= WINGS Pilot Proficiency Program =

Recurring flight training initiative in the United States

The new three pins offered by the FAA for the program

The WINGS Pilot Proficiency Program is a voluntary pilot training and safety initiative supported by the FAA Safety Team (stylized FAASTeam) division of the Federal Aviation Administration in the United States. The program was created by advisory circular AC 61.91 on as the Pilot Proficiency Award Program, and it has been continuously developed to promote air safety by encouraging general aviation pilots to maintain flying proficiency through the use of online learning, in-person seminars, and tailored flight training.

Enrollment in the program is free to all pilots in the United States; successful completion of each "level" grants members a set of metal aviator wings in addition to credit for the flight review normally mandated by 14 C.F.R. § 61.56.

The program features two aspects: knowledge and flight. The knowledge portion presents online courses to maintain or increase an airman's knowledge. The courses are at a quality level found in college, air carrier or military education presentations. The flight portion provides an opportunity to practice and perform selected maneuvers to the standards found in the FAA Flight Test Guide for the certificate level you hold or choose to exercise. (Example: A retired airline pilot with an Airline Transport Pilot certificate may elect to perform at the Private Pilot level for the purposes of satisfying the Wings Program requirements.)

== Program structure ==

===Proficiency levels===

- Basic
- Advanced—For those who wish to maintain a higher level of proficiency than required by the Basic level.
- Master—For those who wish to maintain the highest level of proficiency.

== Background and history ==
In the United States, initial pilot certification is structured around highly-specific sets of criteria known as Airman Certification Standards (formerly Practical Test Standards). While professional pilots and military aviators are subjected to frequent and standardized recurrent training, general aviation pilots are only required to complete a generic and unspecified biennial requirement of 1 hour of ground instruction and 1 hour of flight instruction in accordance with 14 C.F.R. § 61.56. In 1977, the FAA's Central Region (overseeing Kansas, Nebraska, Iowa, and Missouri) developed a local program aimed at curbing an increasing trend of aircraft accidents attributed to pilot error. By using recurrent training to focus pilots' attention on common contributing factors, the new "Pilot Proficiency Program" hoped to actively promote air safety.

===Legacy program===

Phase 1 pin (discontinued design)

Phase 2 pin (discontinued design)

As laid out in Advisory Circular 61-91H, (obsolete, superseded by AC61-91J) the program formerly offered twenty phases for a twenty-year recurrent training opportunity. Participants were eligible for more wings every year after earning their first set, each added set marking progress.

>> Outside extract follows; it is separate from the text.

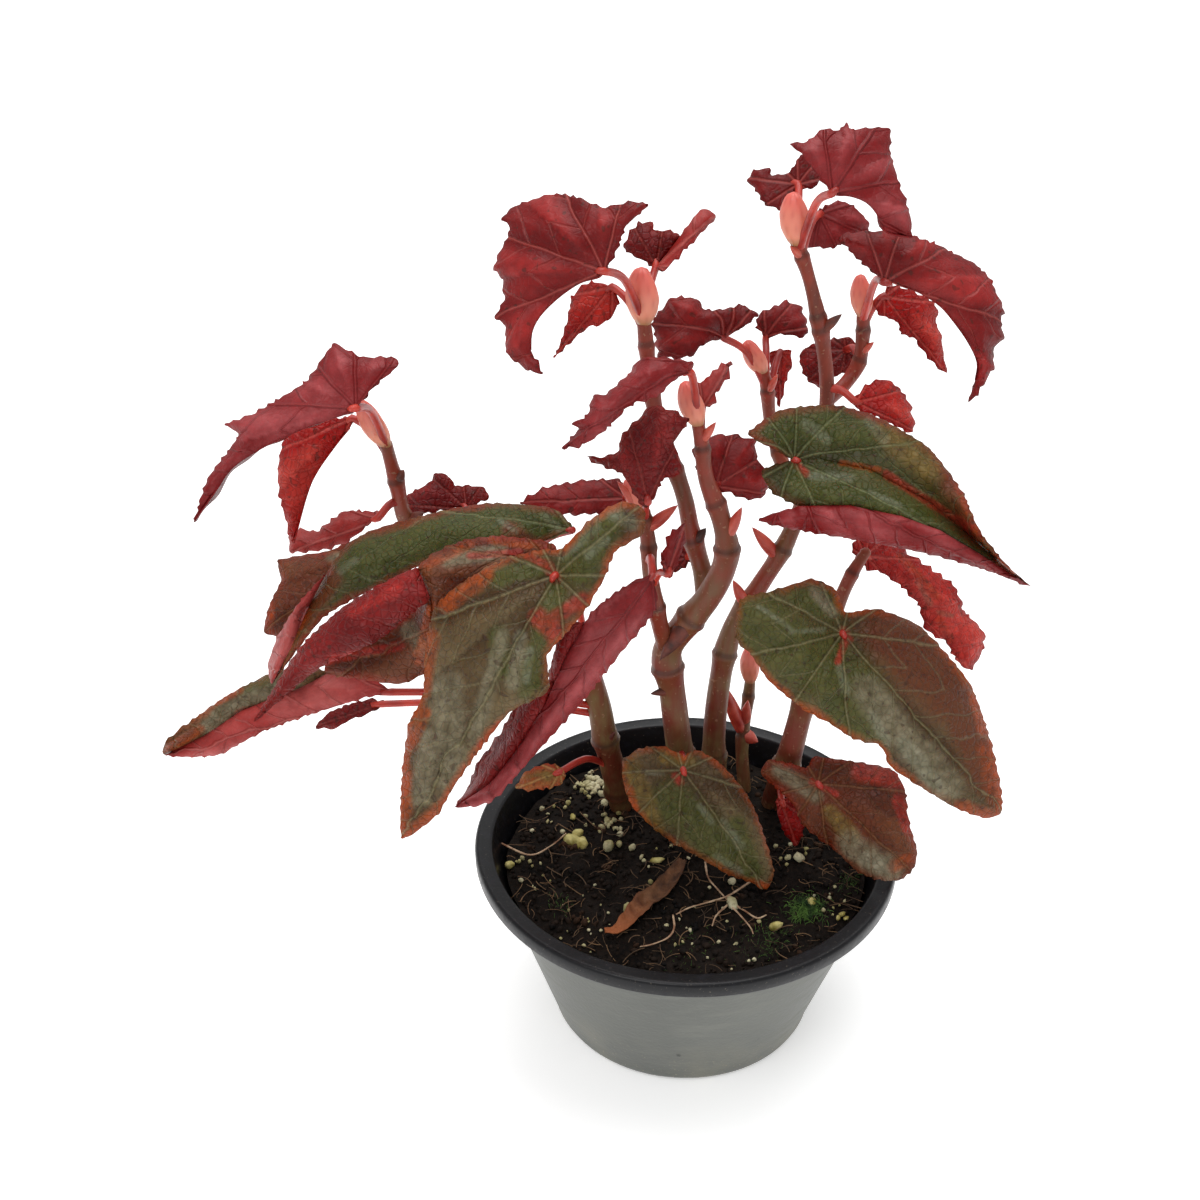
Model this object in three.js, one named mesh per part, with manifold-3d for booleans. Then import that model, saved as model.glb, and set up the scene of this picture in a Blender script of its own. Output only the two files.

From the program's inception in 1996 until 2007, each of the first 10 phases of the program awarded a pin and a certificate.
- Phase 1 wings are plain bronze color.
- Phase 2 wings are silver color with a star added.
- Phase 3 wings are gold color with a star and wreath.
- Phase 4 wings are gold tone and have a simulated ruby mounted in the shield.
- Phase 5 wings are gold tone with a rhinestone mounted in the shield.
- Phase 6 wings are gold tone with a simulated sapphire mounted in the shield.
- Phase 7, 8, and 9 wings are gold tone with the appropriate Roman numeral displayed within the wreath.
- Phase 10 wings are bright gold tone with the Roman numeral X and shield located within a ring of 10 stars.
Past phase 10, only a certificate is awarded.

Seaplane pilots who specify “seawings” on the proficiency award application get a distinctive set of seawings.

===2007 update===
The original Wings program was updated in 2007. It was replaced by a new program from the new FAA. This new program attempts to provide better standards for pilots getting flight reviews and training, adding the most common causes of accidents into the curriculum and providing set standards for maneuvers, instead of giving a minimum flight time to complete.

While the FAA does provide pins for completion of a level of the new Wings program under the updated program, it has entered into a partnership with aviation insurer Avemco where is announced that Avemco will continue to sponsor the WINGS Pilot Proficiency Program by supplying all WINGS participants with WINGS lapel pins upon program completion. The FAA does, however, intend to keep track of a pilot's recurrent training and will be able to remind the pilot by e-mail if their training is close to expiring, requiring them to get a new flight review or complete another Wings course via a website link.

On 24 September 2010 the program was further updated to include specific recognition for those sea-rated pilots who complete a phase of WINGS in a seaplane or amphibian plane. The Seaplane Pilots Association agreed to send a lapel pin to these pilots, and some insurance companies have started to offer "significant premium discounts" to members of the Association who complete a phase of WINGS in a seaplane.

Some WINGS credit activities have incorporated helicopter-specific safety material developed by partner organisations. FAASTeam online notices and webinars periodically republish or highlight U.S. Helicopter Safety Team (USHST) monthly safety reports and topical seminars for rotorcraft pilots, allowing those events to count toward WINGS proficiency requirements while disseminating helicopter-focused safety messages to a broader general aviation audience.